Over a year into Russia’s invasion, the challenges Ukraine’s farmers face also reflect a larger economic struggle in a country in which, prewar, agriculture made up as much as 41 percent of its overall exports. In 2022, the country’s wheat exports are estimated to have fallen by about 28 percent, according to a February 2023 analysis by the Washington-based International Food Policy Research Institute. The Black Sea Grain Initiative, signed in July 2022, alleviated some of the pressure on the Ukrainian agricultural sector by partially lifting Russia’s blockade on Ukrainian ports, but the agreement remains fragile: Moscow agreed to extend it for two months on May 17, but only after tense negotiations and threats to quit.

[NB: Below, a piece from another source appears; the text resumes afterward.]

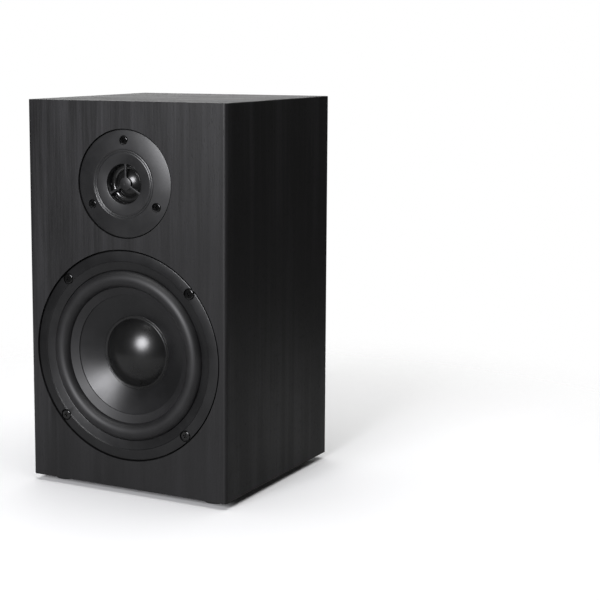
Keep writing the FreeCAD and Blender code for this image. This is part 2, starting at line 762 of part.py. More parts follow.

In March, Ukrainian Defense Minister Oleksii Reznikov approved an action plan for demining agrarian land in time for the sowing season. A month later, Prime Minister Denys Shmyhal announced a new government demining policy that, among other provisions, would create a new “State Center for Humanitarian Demining” and encourage more Ukrainian and international organizations involved in mine action activities to operate in Ukraine.

But farmers such as Maksimov and Stetsenko have yet to see the follow-through. Back at his farm, Stetsenko has been busy repairing tractors damaged in the fighting while trying to find money to replace other vehicles that were destroyed. “I pay taxes to the government; they need to help us,” he said. “We need to work.”